**What is asked:**
Return, character for character, the lines from the one bearing "before = set(bpy.data.objects)" through the end of the material. Omit everything before that line.

**Source data:**
## START

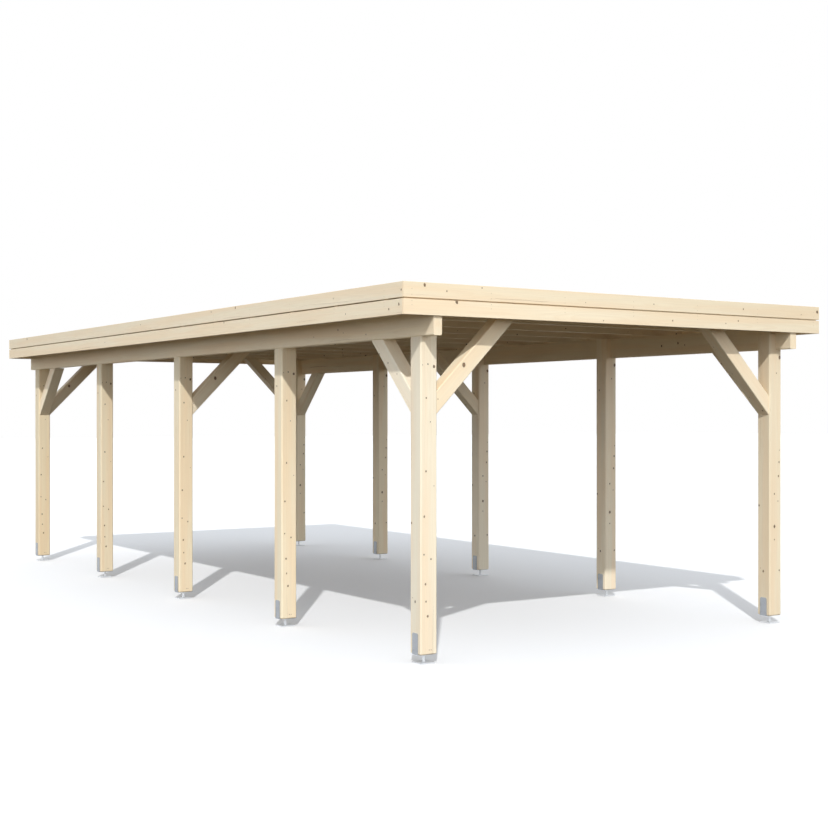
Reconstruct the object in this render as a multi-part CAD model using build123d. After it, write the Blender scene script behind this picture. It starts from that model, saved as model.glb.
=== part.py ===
from build123d import *
from math import sqrt
import os

# An open carport with a flat roof: ten posts on steel feet, in two rows, carry two long beams.
# Rafters lie across the beams under a boarded roof, and two rows of fascia boards run all round.
# Millimetres. X runs across the carport, Y along it from front to back, and Z up.
# The origin is on the ground at the middle of the plan. Left is -X and front is -Y.

# Plan
ROW_WIDTH = 3150.0            # across the outside faces of the two rows of posts
BAY_LENGTH = 1800.0           # from one post's centre to the next along a row
BAY_COUNT = 4
SIDE_OVERHANG = 225.0         # fascia face beyond the posts' outer faces, at the two sides
END_OVERHANG = 155.0          # fascia face beyond the posts' outer faces, at front and back

# Heights above the ground
POST_UNDERSIDE = 56.0
BEAM_UNDERSIDE = 1990.0       # clear height under the long beams

# Timber sections
POST_SIDE = 120.0
POST_ARRIS = 8.0              # flat planed on each corner of a post
POST_END_ARRIS = 6.0          # flat planed round a post's lower end
BEAM_WIDTH = 60.0
BEAM_HEIGHT = 160.0
BEAM_ARRIS = 5.0
BRACE_SIDE = 100.0
BRACE_ARRIS = 4.0
BRACE_REACH = 475.0           # along the beam, from the post's face to the brace's lower edge
RAFTER_WIDTH = 45.0
RAFTER_HEIGHT = 120.0
RAFTER_ARRIS = 1.0
RAFTERS_PER_BAY = 3
ROOF_BOARD_THICKNESS = 16.0
FELT_THICKNESS = 3.0

# Fascia: an upper and a lower board with an open gap between them
FASCIA_THICKNESS = 16.0
FASCIA_BOARD_HEIGHT = 93.0
FASCIA_GAP = 8.0
FASCIA_ARRIS = 1.0
FASCIA_RISE = 11.0            # how far the upper board stands above the felt

# Steel feet
BASE_PLATE_SIDE = 104.0
BASE_PLATE_THICKNESS = 6.0
ANCHOR_SPACING = 72.0         # between the anchor holes, both ways
ANCHOR_HOLE_RADIUS = 6.0
STEM_RADIUS = 10.0
SADDLE_THICKNESS = 5.0        # the plate under the post
CHEEK_THICKNESS = 4.0         # the two plates that stand against the post's sides
CHEEK_HEIGHT = 130.0
CHEEK_CORNER = 8.0
BRACKET_WIDTH = 60.0          # of the saddle and cheeks, along the row

# What follows from the sizes above
POST_COUNT = BAY_COUNT + 1
POST_TOP = BEAM_UNDERSIDE + BEAM_HEIGHT
RAFTER_TOP = POST_TOP + RAFTER_HEIGHT
ROOF_BOARD_TOP = RAFTER_TOP + ROOF_BOARD_THICKNESS
FELT_TOP = ROOF_BOARD_TOP + FELT_THICKNESS
FASCIA_TOP = FELT_TOP + FASCIA_RISE
POST_OUTER_X = ROW_WIDTH / 2
POST_CENTRE_X = POST_OUTER_X - POST_SIDE / 2
POST_INNER_X = POST_OUTER_X - POST_SIDE
END_POST_Y = BAY_LENGTH * BAY_COUNT / 2
HALF_WIDTH = POST_OUTER_X + SIDE_OVERHANG
HALF_LENGTH = END_POST_Y + POST_SIDE / 2 + END_OVERHANG
ROOF_HALF_WIDTH = HALF_WIDTH - FASCIA_THICKNESS
ROOF_HALF_LENGTH = HALF_LENGTH - FASCIA_THICKNESS
BRACE_FOOT = BEAM_UNDERSIDE - BRACE_REACH

SIDES = {"left": -1, "right": 1}
ENDS = {"front": -1, "back": 1}
LEVELS = {"upper": FASCIA_TOP, "lower": FASCIA_TOP - FASCIA_BOARD_HEIGHT - FASCIA_GAP}


def block(x_span, y_span, z_span):
    """A square-cut block that fills three spans, each given as its two ends in either order."""
    spans = [sorted(span) for span in (x_span, y_span, z_span)]
    size = [high - low for low, high in spans]
    centre = [(high + low) / 2 for low, high in spans]
    return Pos(*centre) * Box(*size)


def planed(timber, grain, arris):
    """A timber with a narrow flat planed on each of its long edges."""
    return chamfer(timber.edges().filter_by(grain), arris)


def post_y(number):
    """The place along its row of post 1, at the front, to the last, at the back."""
    return (number - 1) * BAY_LENGTH - END_POST_Y


def post(side, y):
    """A post whose outer side is cut away at the top, where the beam lies in it."""
    shaft = block(
        (side * POST_INNER_X, side * POST_OUTER_X),
        (y - POST_SIDE / 2, y + POST_SIDE / 2),
        (POST_UNDERSIDE, POST_TOP),
    )
    shaft = planed(shaft, Axis.Z, POST_ARRIS)
    shaft = chamfer(shaft.faces().sort_by(Axis.Z)[0].edges(), POST_END_ARRIS)
    seat = block(
        (side * (POST_OUTER_X - BEAM_WIDTH), side * POST_OUTER_X),
        (y - POST_SIDE / 2, y + POST_SIDE / 2),
        (BEAM_UNDERSIDE, POST_TOP),
    )
    return shaft - seat


def foot(side, y):
    """A welded steel foot: base plate with four anchor holes, round stem, and a bracket for the post."""
    x = side * POST_CENTRE_X
    half_base = BASE_PLATE_SIDE / 2
    half_bracket = BRACKET_WIDTH / 2
    saddle_underside = POST_UNDERSIDE - SADDLE_THICKNESS
    base = block((x - half_base, x + half_base), (y - half_base, y + half_base), (0, BASE_PLATE_THICKNESS))
    holes = GridLocations(ANCHOR_SPACING, ANCHOR_SPACING, 2, 2)
    for hole in holes:
        base -= Pos(x, y, BASE_PLATE_THICKNESS / 2) * hole * Cylinder(ANCHOR_HOLE_RADIUS, BASE_PLATE_THICKNESS)
    stem_length = saddle_underside - BASE_PLATE_THICKNESS
    stem = Pos(x, y, BASE_PLATE_THICKNESS + stem_length / 2) * Cylinder(STEM_RADIUS, stem_length)
    cheek_face = POST_SIDE / 2
    cheek_back = cheek_face + CHEEK_THICKNESS
    y_span = (y - half_bracket, y + half_bracket)
    bracket = block((x - cheek_back, x + cheek_back), y_span, (saddle_underside, POST_UNDERSIDE))
    for hand in (-1, 1):
        cheek = block(
            (x + hand * cheek_face, x + hand * cheek_back),
            y_span,
            (saddle_underside, POST_UNDERSIDE + CHEEK_HEIGHT),
        )
        top_corners = cheek.edges().filter_by(Axis.X).group_by(Axis.Z)[-1]
        bracket += chamfer(top_corners, CHEEK_CORNER)
    return base + stem + bracket


def beam(side):
    """A long beam, flush with the posts' outer faces and as long as the space between the fascias."""
    timber = block(
        (side * (POST_OUTER_X - BEAM_WIDTH), side * POST_OUTER_X),
        (-ROOF_HALF_LENGTH, ROOF_HALF_LENGTH),
        (BEAM_UNDERSIDE, POST_TOP),
    )
    return planed(timber, Axis.Y, BEAM_ARRIS)


def brace(post_face, run, top):
    """A 45 degree brace, upright against the post's face at its foot and cut level at its top.

    post_face is the middle of that face at ground level, and run the way out from it.
    """
    cut = BRACE_SIDE * sqrt(2)
    rise = top - BRACE_FOOT
    outline = Polyline(
        (0, BRACE_FOOT),
        (rise, top),
        (rise - cut, top),
        (0, BRACE_FOOT + cut),
        close=True,
    )
    up = Vector(0, 0, 1)
    upright = Plane(origin=post_face, x_dir=run, z_dir=run.cross(up))
    timber = extrude(upright * make_face(outline), BRACE_SIDE / 2, both=True)
    return planed(timber, Axis(post_face, run + up), BRACE_ARRIS)


def across_brace(side, y):
    """A brace from a post's inner face up to the rafter above it."""
    return brace(Vector(side * POST_INNER_X, y, 0), Vector(-side, 0, 0), POST_TOP)


def along_brace(side, end):
    """A brace from an end post up to the beam, pointing to the middle of the row."""
    face_y = end * (END_POST_Y - POST_SIDE / 2)
    return brace(Vector(side * POST_CENTRE_X, face_y, 0), Vector(0, -end, 0), BEAM_UNDERSIDE)


def rafter(y):
    """A rafter across both beams, from one side fascia to the other."""
    timber = block(
        (-ROOF_HALF_WIDTH, ROOF_HALF_WIDTH),
        (y - RAFTER_WIDTH / 2, y + RAFTER_WIDTH / 2),
        (POST_TOP, RAFTER_TOP),
    )
    return planed(timber, Axis.X, RAFTER_ARRIS)


def fascia_end(end, board_top):
    """A front or back fascia board, the full width of the roof."""
    board = block(
        (-HALF_WIDTH, HALF_WIDTH),
        (end * ROOF_HALF_LENGTH, end * HALF_LENGTH),
        (board_top - FASCIA_BOARD_HEIGHT, board_top),
    )
    return planed(board, Axis.X, FASCIA_ARRIS)


def fascia_side(side, board_top):
    """A side fascia board, which fits between the front and back boards."""
    board = block(
        (side * ROOF_HALF_WIDTH, side * HALF_WIDTH),
        (-ROOF_HALF_LENGTH, ROOF_HALF_LENGTH),
        (board_top - FASCIA_BOARD_HEIGHT, board_top),
    )
    return planed(board, Axis.Y, FASCIA_ARRIS)


def roof_layer(underside, top):
    """A layer of the roof, which fills the space inside the fascia."""
    return block(
        (-ROOF_HALF_WIDTH, ROOF_HALF_WIDTH),
        (-ROOF_HALF_LENGTH, ROOF_HALF_LENGTH),
        (underside, top),
    )


def build_nodes():
    """Every named piece of the carport."""
    nodes = {}
    for side_name, side in SIDES.items():
        for number in range(1, POST_COUNT + 1):
            nodes[f"post_{side_name}_{number}"] = post(side, post_y(number))
            nodes[f"foot_{side_name}_{number}"] = foot(side, post_y(number))
        for number in range(1, POST_COUNT + 1, 2):
            nodes[f"across_brace_{side_name}_{number}"] = across_brace(side, post_y(number))
        for end_name, end in ENDS.items():
            nodes[f"along_brace_{side_name}_{end_name}"] = along_brace(side, end)
        nodes[f"beam_{side_name}"] = beam(side)
        for level_name, board_top in LEVELS.items():
            nodes[f"fascia_{side_name}_{level_name}"] = fascia_side(side, board_top)
    for end_name, end in ENDS.items():
        for level_name, board_top in LEVELS.items():
            nodes[f"fascia_{end_name}_{level_name}"] = fascia_end(end, board_top)
    spacing = BAY_LENGTH / RAFTERS_PER_BAY
    rafter_count = BAY_COUNT * RAFTERS_PER_BAY + 1
    nodes["rafters"] = Compound([rafter(number * spacing - END_POST_Y) for number in range(rafter_count)])
    end_rafter_y = ROOF_HALF_LENGTH - RAFTER_WIDTH / 2
    nodes["end_rafters"] = Compound([rafter(end * end_rafter_y) for end in ENDS.values()])
    nodes["roof_boards"] = roof_layer(RAFTER_TOP, ROOF_BOARD_TOP)
    nodes["roof_felt"] = roof_layer(ROOF_BOARD_TOP, FELT_TOP)
    return nodes


def main():
    """Write one STEP file for each piece."""
    os.makedirs("parts", exist_ok=True)
    for name, shape in build_nodes().items():
        export_step(shape, f"parts/{name}.step")


main()
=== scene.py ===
"""Looks of an open timber carport: planed spruce frame, boarded flat roof under felt, galvanised feet.

Metres, in the frame of the CAD: X across, Y from front to back, Z up from the ground.
"""

import random
from math import cos, pi, radians, sin

import bmesh
import bpy
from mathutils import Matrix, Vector


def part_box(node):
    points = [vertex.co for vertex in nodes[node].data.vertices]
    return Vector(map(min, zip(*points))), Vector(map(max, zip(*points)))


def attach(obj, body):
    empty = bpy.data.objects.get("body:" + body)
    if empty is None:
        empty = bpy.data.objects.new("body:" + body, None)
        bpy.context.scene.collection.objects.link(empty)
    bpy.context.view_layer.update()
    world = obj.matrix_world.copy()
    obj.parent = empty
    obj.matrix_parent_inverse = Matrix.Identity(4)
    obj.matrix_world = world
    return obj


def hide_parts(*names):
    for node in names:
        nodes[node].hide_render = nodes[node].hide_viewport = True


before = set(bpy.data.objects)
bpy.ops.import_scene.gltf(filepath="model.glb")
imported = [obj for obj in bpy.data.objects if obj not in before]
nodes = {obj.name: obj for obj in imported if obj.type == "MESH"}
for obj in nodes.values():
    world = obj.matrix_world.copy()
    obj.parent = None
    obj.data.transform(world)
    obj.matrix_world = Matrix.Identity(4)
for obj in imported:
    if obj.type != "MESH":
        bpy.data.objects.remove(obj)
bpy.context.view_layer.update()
MM = 0.001

# ---- The frame's own measures, read from the CAD ----

POSTS_PER_SIDE = 5
BRACED_POSTS = (1, 3, 5)      # the posts with a brace across
RAFTER_COUNT = 13
SIDES = {"left": -1, "right": 1}
ENDS = {"front": -1, "back": 1}


def centre_of(node):
    """The middle of a CAD node's box."""
    low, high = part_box(node)
    return (low + high) / 2


rafter_low, rafter_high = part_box("rafters")
board_low, board_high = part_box("roof_boards")
felt_low, felt_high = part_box("roof_felt")
RAFTER_WIDTH = 45 * MM
RAFTER_PITCH = (rafter_high.y - rafter_low.y - RAFTER_WIDTH) / (RAFTER_COUNT - 1)
end_rafter_low, end_rafter_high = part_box("end_rafters")
END_RAFTER_PITCH = end_rafter_high.y - end_rafter_low.y - RAFTER_WIDTH


# ---- Shader nodes ----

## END

**In response:**
before = set(bpy.data.objects)
bpy.ops.import_scene.gltf(filepath="model.glb")
imported = [obj for obj in bpy.data.objects if obj not in before]
nodes = {obj.name: obj for obj in imported if obj.type == "MESH"}
for obj in nodes.values():
    world = obj.matrix_world.copy()
    obj.parent = None
    obj.data.transform(world)
    obj.matrix_world = Matrix.Identity(4)
for obj in imported:
    if obj.type != "MESH":
        bpy.data.objects.remove(obj)
bpy.context.view_layer.update()
MM = 0.001

# ---- The frame's own measures, read from the CAD ----

POSTS_PER_SIDE = 5
BRACED_POSTS = (1, 3, 5)      # the posts with a brace across
RAFTER_COUNT = 13
SIDES = {"left": -1, "right": 1}
ENDS = {"front": -1, "back": 1}


def centre_of(node):
    """The middle of a CAD node's box."""
    low, high = part_box(node)
    return (low + high) / 2


rafter_low, rafter_high = part_box("rafters")
board_low, board_high = part_box("roof_boards")
felt_low, felt_high = part_box("roof_felt")
RAFTER_WIDTH = 45 * MM
RAFTER_PITCH = (rafter_high.y - rafter_low.y - RAFTER_WIDTH) / (RAFTER_COUNT - 1)
end_rafter_low, end_rafter_high = part_box("end_rafters")
END_RAFTER_PITCH = end_rafter_high.y - end_rafter_low.y - RAFTER_WIDTH


# ---- Shader nodes ----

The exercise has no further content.